At the same time, the company’s lax—which is to say, nearly nonexistent—content moderation policies have also come under fire. Transphobes like Graham Linehan, who have been kicked off other platforms, have found a home at Substack. Others have used their newsletters to launch harassment campaigns against other journalists.
Substack’s response has been defensive and disingenuous. In a blog post published earlier this week, the company essentially accused its critics of creating a straw man by falsely suggesting that its paid program, Substack Pro, was created to fund anti-trans writers. The company also claimed that it was a neutral platform and that its writers reflected the depth, breadth, and diversity of American society. Substack was but a mirror. “We set out to build a system that gives power to writers, especially those who aren’t well accommodated by the dominant media structure,” its founders wrote. That includes trans writers, but also anti-trans ones as well. If that wasn’t enough, Chris Best, one of the company’s three founders, tweeted, “Defund the thought police.”

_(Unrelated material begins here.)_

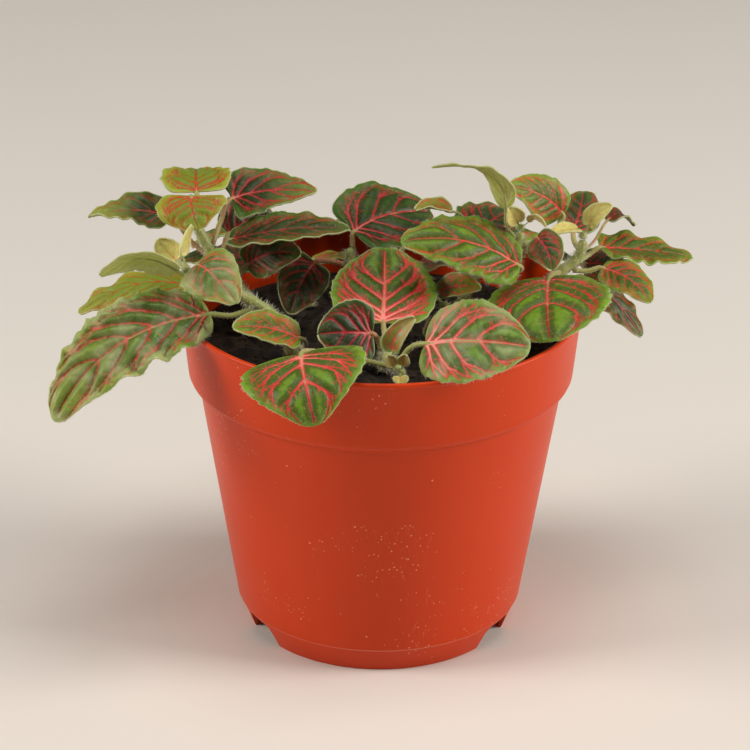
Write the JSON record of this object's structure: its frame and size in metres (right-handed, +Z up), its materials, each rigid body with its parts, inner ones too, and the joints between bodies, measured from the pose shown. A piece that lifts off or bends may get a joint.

Substack says its guiding principle is free speech. It says it is agnostic about everything else. “We don’t endorse everything anyone says,” its founders wrote. “But we endorse writer independence and autonomy. We endorse the free press. We endorse the ability to speak truth to power.”
But the very existence of Substack Pro makes it clear that the company is not a neutral platform. By approaching and paying writers it is engaging in curation and elevating some viewpoints above others. This is a typical editorial role—Substack is basically acting as a publisher. Its appeals to high-minded neutrality are a means of deflecting criticism rather than substantively engaging with it.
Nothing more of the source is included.